With authorities stepping up enforcement efforts in Northern Virginia and across the state, a refresher on a driver's civil rights during a traffic stop may be in order. There are certain constitutional rights that every driver has, pursuant to the Fourth Amendment. Our criminal defense law firm is well acquainted with these rights because we focus on criminal law and drunk driving defense.

Accordingly, although a police officer may ask, a driver does not have to consent to a warrantless search of his or her vehicle. Of course, if the officer had probable cause to suspect criminal activity, he or she might not have to ask.

A driver also has the right to record or film a traffic stop, provided the activity is not interfering with the officer's work, which might constitute the offense of obstructing an officer. The duration of the traffic stop also cannot be indefinite. A general rule of thumb might be around 30 minutes, after which time a driver might ask if he or she is under arrest or free to go.
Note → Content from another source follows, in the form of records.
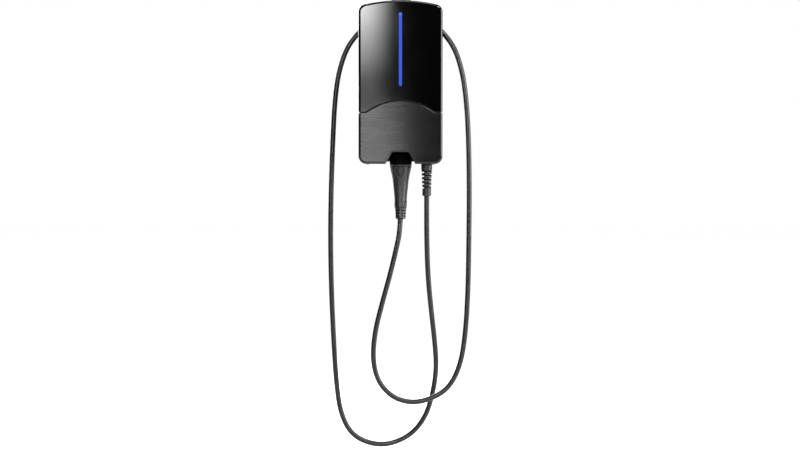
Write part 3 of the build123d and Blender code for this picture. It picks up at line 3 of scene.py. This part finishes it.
import bpy
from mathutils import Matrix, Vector


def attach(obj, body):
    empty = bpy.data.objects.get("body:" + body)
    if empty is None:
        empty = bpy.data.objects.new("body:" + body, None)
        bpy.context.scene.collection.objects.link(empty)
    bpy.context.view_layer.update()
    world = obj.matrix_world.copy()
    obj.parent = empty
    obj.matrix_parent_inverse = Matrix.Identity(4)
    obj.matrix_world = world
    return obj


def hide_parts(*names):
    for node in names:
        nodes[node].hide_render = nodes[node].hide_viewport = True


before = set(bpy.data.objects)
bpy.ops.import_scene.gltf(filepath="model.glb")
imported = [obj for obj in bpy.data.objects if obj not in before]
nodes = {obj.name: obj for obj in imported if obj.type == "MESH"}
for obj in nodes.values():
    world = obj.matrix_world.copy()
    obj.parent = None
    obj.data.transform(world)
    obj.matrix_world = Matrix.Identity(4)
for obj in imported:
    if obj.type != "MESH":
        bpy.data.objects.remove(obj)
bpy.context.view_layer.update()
bpy.ops.object.select_all(action="DESELECT")   # load leaves the CAD nodes selected
print("stage: frame loaded")


def hexColour(text):
    # sRGB hex to the linear values that the shaders work in
    values = []
    for start in (1, 3, 5):
        share = int(text[start:start + 2], 16) / 255
        values.append(share / 12.92 if share <= 0.04045 else ((share + 0.055) / 1.055) ** 2.4)
    return (*values, 1)


def addNode(tree, kind, inputs=None, **settings):
    # one node with its settings; an input is a value, or the socket of another node
    node = tree.nodes.new(kind)
    for name, value in settings.items():
        setattr(node, name, value)
    for name, value in (inputs or {}).items():
        if isinstance(value, bpy.types.NodeSocket):
            tree.links.new(value, node.inputs[name])
        else:
            node.inputs[name].default_value = value
    return node


# Camera: the photo was taken from a long way off, a little from above and from the right
camera = {
    "target": (-0.001, -0.116, -0.3814),
    "distance": 6.5,
    "toRight": 0.02,       # how far from the right, as a slope
    "upwards": 0.07,       # how far from above, as a slope
    "metresPerPixel": 0.002679,
    "imageWidth": 800,
    "sensor": 36,          # mm
    "sight": 60,           # how far it sees
}


def makeCamera():
    lookAt = Vector(camera["target"])
    away = Vector((camera["toRight"], -1, camera["upwards"])) * camera["distance"]
    data = bpy.data.cameras.new("photoCamera")
    data.sensor_width = camera["sensor"]
    data.lens = camera["sensor"] * away.length / (camera["imageWidth"] * camera["metresPerPixel"])
    data.clip_end = camera["sight"]
    eye = bpy.data.objects.new("photoCamera", data)
    bpy.context.scene.collection.objects.link(eye)
    eye.location = lookAt + away
    eye.rotation_euler = (-away).to_track_quat("-Z", "Y").to_euler()
    bpy.context.scene.camera = eye


makeCamera()
print("stage: camera")

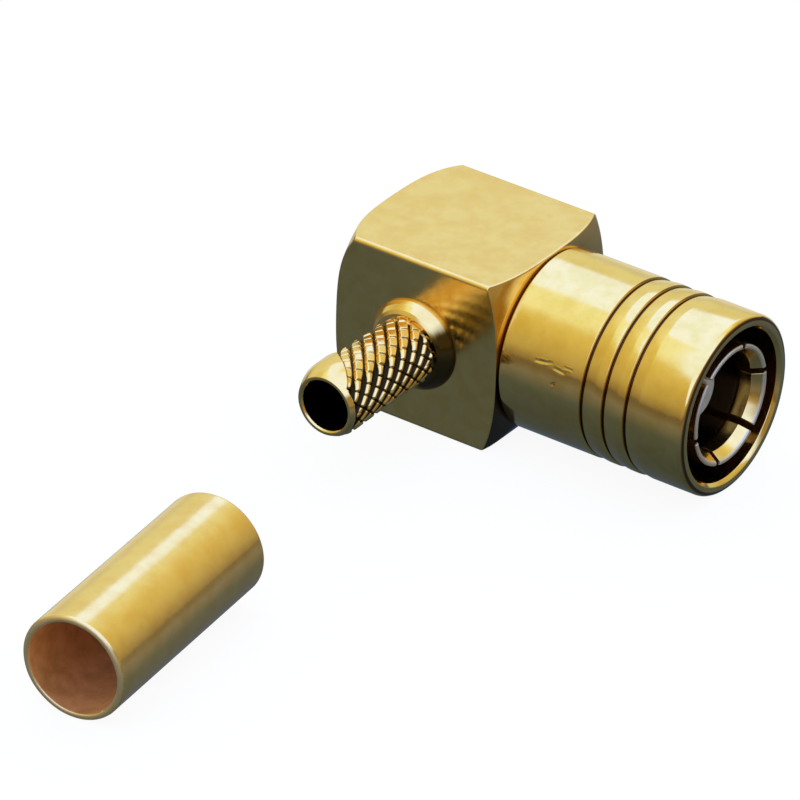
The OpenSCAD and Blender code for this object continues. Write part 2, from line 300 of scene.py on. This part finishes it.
def rounded(corners, steps=4):
    """A closed outline through corners (across, along, rounding), with an arc at each rounded corner."""
    line = []
    for i, (across, along, size) in enumerate(corners):
        here = Vector((across, along))
        if not size:
            line.append(here)
            continue
        back = (Vector(corners[i - 1][:2]) - here).normalized()
        on = (Vector(corners[(i + 1) % len(corners)][:2]) - here).normalized()
        half = back.angle(on) / 2
        centre = here + (back + on).normalized() * size / sin(half)
        first = here + back * size / tan(half) - centre
        last = here + on * size / tan(half) - centre
        start = atan2(first.y, first.x)
        turn = (atan2(last.y, last.x) - start + pi) % (2 * pi) - pi
        line += [centre + size * Vector((cos(start + turn * k / steps), sin(start + turn * k / steps)))
                 for k in range(steps + 1)]
    return line


def smooth_curves(piece):
    """Curved faces shade smoothly, and faces of a square millimetre or more stay truly flat."""
    faces = piece.data.polygons
    faces.foreach_set("use_smooth", [len(face.vertices) == 4 and face.area < 1e-6 for face in faces])
    normals = piece.modifiers.new("flat faces stay flat", "WEIGHTED_NORMAL")
    normals.weight = 50
    normals.keep_sharp = True


def make_piece(name, rings, material):
    """A closed skin over rings of points in millimetres, each joined to the next and the last to the
    first."""
    count, around = len(rings), len(rings[0])
    body = bmesh.new()
    rows = [[body.verts.new(Vector(p) * mm) for p in ring] for ring in rings]
    for i in range(count):
        for j in range(around):
            body.faces.new((rows[i][j], rows[i][(j + 1) % around],
                            rows[(i + 1) % count][(j + 1) % around], rows[(i + 1) % count][j]))
    bmesh.ops.remove_doubles(body, verts=body.verts, dist=1e-8)
    bmesh.ops.recalc_face_normals(body, faces=body.faces)
    mesh = bpy.data.meshes.new(name)
    body.to_mesh(mesh)
    body.free()
    made = bpy.data.objects.new(name, mesh)
    scene.collection.objects.link(made)
    mesh.materials.append(material)
    smooth_curves(made)
    return made


def turned(name, outline, axis, material, around=192, swell=None):
    """The outline of (radius, station) spun round an axis; swell may add to the radius at each place."""
    rings = []
    for radius, station in outline:
        ring = []
        for j in range(around):
            angle = 2 * pi * j / around
            here = radius + (swell(angle, station, radius) if swell else 0)
            ring.append(axis @ Vector((here * cos(angle), here * sin(angle), station)))
        rings.append(ring)
    return make_piece(name, rings, material)


def carve(piece, cutters, bevel=0.0):
    """Cuts the cutters out of the piece, may break the new edges, and keeps the result as its mesh."""
    piece.modifiers.clear()
    for cutter in cutters:
        cut = piece.modifiers.new("cut", "BOOLEAN")
        cut.object = cutter
        cut.solver = "EXACT"
    if bevel:
        broken = piece.modifiers.new("broken edges", "BEVEL")
        broken.width = bevel * mm
        broken.segments = 2
        broken.limit_method = "ANGLE"
        broken.angle_limit = radians(40)
    bpy.context.view_layer.update()
    result = bpy.data.meshes.new_from_object(piece.evaluated_get(bpy.context.evaluated_depsgraph_get()))
    piece.modifiers.clear()
    piece.data = result
    for cutter in cutters:
        bpy.data.objects.remove(cutter)
    smooth_curves(piece)


def hand_over(piece, node):
    """The piece stands for its CAD node, which it hides, and rides on the root body."""
    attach(piece, "root")
    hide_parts(node)


def bar_section():
    """Points round the bar with its four long edges rounded, close enough for the crowns to curve."""
    corners = [(bar_half, -bar_half), (bar_half, bar_half), (-bar_half, bar_half), (-bar_half, -bar_half)]
    sparse = rounded([(y, z, edge_break) for y, z in corners], 8)
    dense = []
    for here, after in zip(sparse, sparse[1:] + sparse[:1]):
        parts = max(1, int((after - here).length / section_step))
        dense += [here.lerp(after, k / parts) for k in range(parts)]
    return dense


def crown_line(point, outward, end, side, crown):
    """From the flat at one end of the block, over its turned crown and round the edge to the bar's side."""
    reach = point.length
    ray = point.normalized()
    lean = asin((reach - end_flat_radius) / crown)

    def on_crown(t):
        across = ray * (end_flat_radius + crown * sin(t))
        return Vector((end - side * crown * (1 - cos(t)), across.x, across.y))

    crown_normal = Vector((side * cos(lean), ray.x * sin(lean), ray.y * sin(lean)))
    side_normal = Vector((0, outward.x, outward.y))
    inward = (crown_normal + side_normal) / (1 + crown_normal.dot(side_normal))
    centre = on_crown(lean) - inward * edge_round
    first = centre + crown_normal * edge_round
    last_lean = asin((Vector(first[1:]).length - end_flat_radius) / crown)
    line = [on_crown(last_lean * k / 14) for k in range(14)]
    return line + [centre + crown_normal.slerp(side_normal, k / 5) * edge_round for k in range(6)]


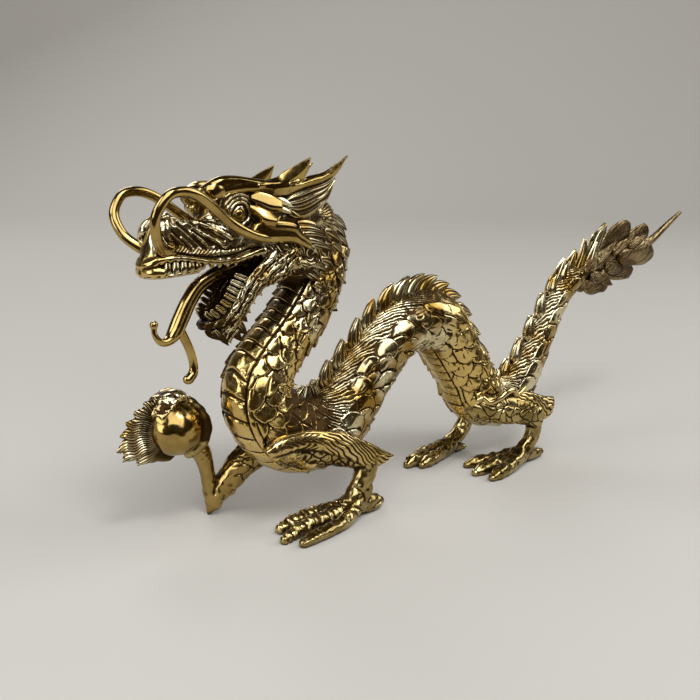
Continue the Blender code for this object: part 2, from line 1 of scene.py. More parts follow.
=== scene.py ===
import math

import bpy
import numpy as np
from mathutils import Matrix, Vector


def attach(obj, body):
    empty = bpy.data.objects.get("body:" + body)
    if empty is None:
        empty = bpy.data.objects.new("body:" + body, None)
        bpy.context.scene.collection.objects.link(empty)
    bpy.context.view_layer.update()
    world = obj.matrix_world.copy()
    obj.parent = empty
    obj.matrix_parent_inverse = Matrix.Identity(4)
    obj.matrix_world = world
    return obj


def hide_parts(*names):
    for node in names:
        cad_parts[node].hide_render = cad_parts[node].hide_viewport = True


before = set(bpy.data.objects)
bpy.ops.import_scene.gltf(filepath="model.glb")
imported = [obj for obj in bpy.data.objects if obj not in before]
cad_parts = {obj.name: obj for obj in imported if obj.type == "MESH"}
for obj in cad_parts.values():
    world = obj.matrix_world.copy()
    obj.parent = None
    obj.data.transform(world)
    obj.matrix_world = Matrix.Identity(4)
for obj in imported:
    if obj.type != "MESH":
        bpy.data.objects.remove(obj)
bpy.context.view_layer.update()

# %% [markdown]
# # A cast brass dragon
#
# The dragon is one brass casting. It strides on three clawed feet and one elbow, and lifts a
# flaming pearl in its right hand. After casting, the whole figure was darkened, and then the high
# places were polished bright again, so the carving reads as gold lines in dark hollows.
#
# The packed solid gives the pose and the main forms. This lesson models every form again, on the
# same curves, with the carving cut into the mesh, and gives it the brass.

# %% [markdown]
# ## Millimetres
#
# A figure that fits on a hand is easier to think about in millimetres. Until the last step of each
# piece, one Blender unit is one millimetre. The dragon faces -X and its left side faces -Y. x = 0
# lies under the front of its chest, y = 0 is its middle plane and z = 0 is the table. `finish`
# later moves each piece into the frame, whose middle is the middle of the figure's box.

# %% Millimetres
MM = 0.001
BOX_MIDDLE = np.array([104.78, 1.81, 0.0])
ACROSS = np.array([0.0, 1.0, 0.0])
MERGE = 0.002


def deselect_all():
    bpy.ops.object.select_all(action='DESELECT')


def read_points(piece, what='co'):
    """Places or normals of a piece's points, one row for each."""
    values = np.empty(len(piece.data.vertices) * 3, np.float32)
    piece.data.vertices.foreach_get(what, values)
    return values.reshape(-1, 3).astype(float)


def write_points(piece, points):
    piece.data.vertices.foreach_set('co', np.asarray(points, np.float32).ravel())
    piece.data.update()


print("one unit is", MM, "m while a piece is made")

# %% [markdown]
# ## Curves through a few stations
#
# A sculptor bends a wire before adding clay. Here the wire is a short list of stations, each a
# point with a radius, and a smooth curve runs through them. Reading that curve at even steps gives
# as many rings as a surface needs, from a handful of numbers that a person can still change.

# %% Curves through a few stations
READS_PER_SPAN = 24


def unit(vectors):
    return vectors / np.maximum(np.linalg.norm(vectors, axis=-1, keepdims=True), 1e-9)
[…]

Ideally, a traffic stop won't escalate into an arrest. However, if a driver failed a field sobriety test, such as walking in a straight line, he or she might be facing an arrest for driving under the influence. At the moment of a DUI arrest, new procedures and rights apply. A defendant should request his or her right to have an attorney present, and decline to answer further police questions until legal counsel arrives.

Although emotions might be running high, this advice should be easy to follow because the arresting officer is required by law to remind a defendant of this right. Specifically, one of the first procedures that police must follow is giving the Miranda warning, which summarizes a defendant's Fifth Amendment right against self-incrimination and to have an attorney present during police questioning.